La mujer que hace todo lo que se encuentre al alcance de sus manos para conseguir que sus pasos trasciendan, la que repasa acontecimientos que la condujeron al fracaso matrimonial y la que reconstruye sensibles pérdidas que después se entremezclan con lo que sigue sucediendo en derredor dan origen a tres espectáculos unipersonales que asoman en la cartelera de estos días.
La mujer puerca (El Galpón, sala Cero), del argentino Santiago Loza, dirigida por Daniel Romano, presenta a Claudia Rossi en el papel de una mujer vulgar empeñada en alcanzar nada menos que la santidad. Escrito en una clave casi surrealista que, más allá del título burlón, por momentos trae a la memoria las ocurrencias del maestro Luis Buñuel, el texto se estira en demasiados sentidos que Loza no consigue hacer confluir de modo de arribar a una conclusión contundente. A pesar de las inconducentes idas y venidas que el autor pone en boca de la protagonista, Romano se las ingenia para insuflar movilidad e ironía a una puesta que Rossi saca adelante con ejemplar aprovechamiento de los tonos de voz, los desplazamientos y la expresión corporal. Las luces de Álvaro Domínguez, los acordes concebidos por el músico Fernando Ulivi y los inesperados toques del vestuario de Daniela Dodera contribuyen, por su parte, a conferirle un marco atractivo al errático trabajo del dramaturgo.
Hasta que por fin me separé (Castillo Pittamiglio) resulta la frase que pronunciaría la Tía Libi (Liliana Enciso) para comentarle a los espectadores con quienes, en principio, compartiría la consulta al psicólogo, que está haciendo todo lo posible para que olvide al causante de sus males conyugales. Con la gracia y el largo oficio que la caracterizan, la comediante se sabe mover en medio de los asistentes a quienes, sin dificultad, integra a sus maquinaciones, más allá de cierta insistencia en una terminología escatológica y el humor de dormitorio que no siempre incluye el ingenio. Pero Libi, esta vez, encuentra campo propicio y festejable por el lado de la descripción de algunas características masculinas –“los hombres no hablan”, señala la disertante– que sabe relacionar con los terrenos del fútbol y hasta le dan pie para imitar voces del sexo opuesto con divertido rendimiento. Queda claro asimismo que hay muchos más personajes aguardando a que Enciso les hinque el diente.

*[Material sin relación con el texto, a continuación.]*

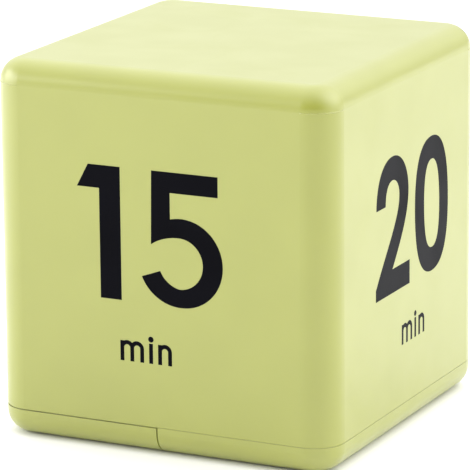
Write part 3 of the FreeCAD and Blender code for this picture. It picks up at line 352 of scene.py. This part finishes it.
@dataclass(frozen=True)
class Finish:
    """One material: a Principled surface whose colour, roughness and relief vary over it."""

    name: str
    colour: Colour
    roughness: float
    shade: float = 0.12          # how much darker the mottled parts are
    spread: float = 0.08         # how far the roughness wanders
    relief: float = 0.004 * MM   # height of the fine texture
    grain: float = 0.16 * MM
    wear_and_highlight: float = 0.15           # how pale an edge gets, by rubbing and by a painted highlight
    smear: float = 0.05          # how much a finger smear changes the roughness
    metallic: float = 0.0
    ior: float = 1.5
    coat: float = 0.0
    coat_ior: float = 1.5
    coat_roughness: float = 0.1
    pattern: Pattern = Pattern.MOULDED
    wear_and_highlight_whiteness: ClassVar[float] = 0.35              # how far towards white a pale edge can go, by rubbing and by a painted highlight
    scratch_roughness: ClassVar[float] = 0.15

    def relief_and_mottle(self, graph: Graph) -> tuple[bpy.types.NodeSocket, bpy.types.NodeSocket]:
        """Places the pattern's group.

        Args:
            graph: tools for the material's tree.

        Returns:
            The height and the mottle sockets.
        """
        if self.pattern is Pattern.DRAWN:
            lines = BrushedLines.place(graph, line_size=self.grain)
            return lines["Height"], lines["Shade"]
        grain = MouldedGrain.place(graph, grain_size=self.grain)
        return grain["Height"], grain["Mottle"]

    def paint(self, graph: Graph, mottle: bpy.types.NodeSocket) -> bpy.types.NodeSocket:
        """Colours the surface before its edges are paled by rubbing and a painted highlight.

        Args:
            graph: tools for the material's tree.
            mottle: the pattern's slow variation.

        Returns:
            The colour's socket.
        """
        dark = tuple(c * (1.0 - self.shade) for c in self.colour)
        return graph.blend(graph.span(mottle, *MOTTLE_RANGE, 0.0, 1.0), dark, self.colour)

    def make(self) -> bpy.types.Material:
        """Builds the material, or finds it when it is already built.

        Returns:
            The material.
        """
        found = bpy.data.materials.get(self.name)
        if found:
            return found
        material = bpy.data.materials.new(self.name)
        material.use_nodes = True
        material.node_tree.nodes.clear()
        graph = Graph(material.node_tree)
        height, mottle = self.relief_and_mottle(graph)
        marks = HandlingMarks.place(graph)
        # sharp edges are paled towards white: partly rubbing, partly a painted highlight
        edge = EdgeWearAndHighlight.place(graph)["Mask"]
        pale = tuple(c + (1.0 - c) * self.wear_and_highlight_whiteness for c in self.colour)
        colour = graph.blend(graph.calc("MULTIPLY", edge, self.wear_and_highlight), self.paint(graph, mottle), pale)
        rough = graph.span(mottle, *MOTTLE_RANGE, self.roughness + self.spread, self.roughness - self.spread)
        rough = graph.calc("ADD", rough, graph.calc("MULTIPLY", marks["Smear"], self.smear))
        scratch = graph.calc("MULTIPLY", marks["Scratch"], self.scratch_roughness)
        rough = graph.calc("ADD", rough, scratch, clamp=True)
        bump = graph.node("ShaderNodeBump", {"Strength": 1.0, "Distance": self.relief, "Height": height})
        inputs = {"Base Color": colour, "Roughness": rough, "Normal": bump.outputs[0],
                  "Metallic": self.metallic, "IOR": self.ior, "Coat Weight": self.coat,
                  "Coat IOR": self.coat_ior, "Coat Roughness": self.coat_roughness}
        surface = graph.node("ShaderNodeBsdfPrincipled", inputs)
        self.finish_surface(graph, surface)
        graph.node("ShaderNodeOutputMaterial", {"Surface": surface.outputs[0]})
        material.diffuse_color = (*self.colour, 1.0)
        return material

    def finish_surface(self, graph: Graph, surface: bpy.types.Node) -> None:
        """Leaves the surface as it is; other finishes add to it here."""


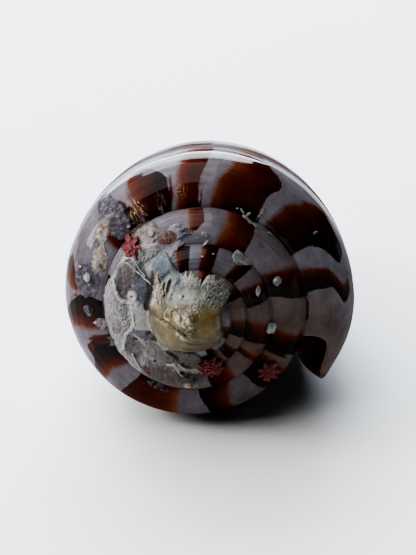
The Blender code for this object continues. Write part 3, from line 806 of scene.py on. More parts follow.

De algún tiempo a esta parte (Alianza, sala 2), del franco-español Max Aub, con dirección de Mariana Wainstein, ubica en la Viena de fines de los años treinta a una mujer (Gabriela Iribarren) que narra su historia, una historia que comprende no sólo la trágica desaparición de algunos de sus seres queridos sino también acontecimientos que marcaron el tiempo que viera transcurrir. Las cosas pueden volver a suceder, parece señalar el autor, y suceden. La Viena ancestral y encantadora será pronto sacudida por una violencia que cobrará víctimas no sólo entre los judíos sino en muchos otros pueblos. El relato personal que desgrana la protagonista se vuelve entonces universal y no le resulta difícil al espectador identificarse con esa narradora que tanto ha vivido a lo largo del significativo texto de Aub que Wainstein confía a una espléndida Iribarren, al parecer decidida a impedir que cosas similares sucedan en el tiempo y el lugar que le han tocado en suerte. La rendidora utilización del espacio, la banda sonora diseñada por Fernando Condon, las proyecciones de Miguel Grompone y el vestuario y la escenografía –se utiliza un piano de cola con estimable creatividad– concebidos por Paula Villalba se suman a los aciertos de una dirección que despliega todos sus esfuerzos para que la platea escuche y considere lo que una testigo de su tiempo tiene para contarle.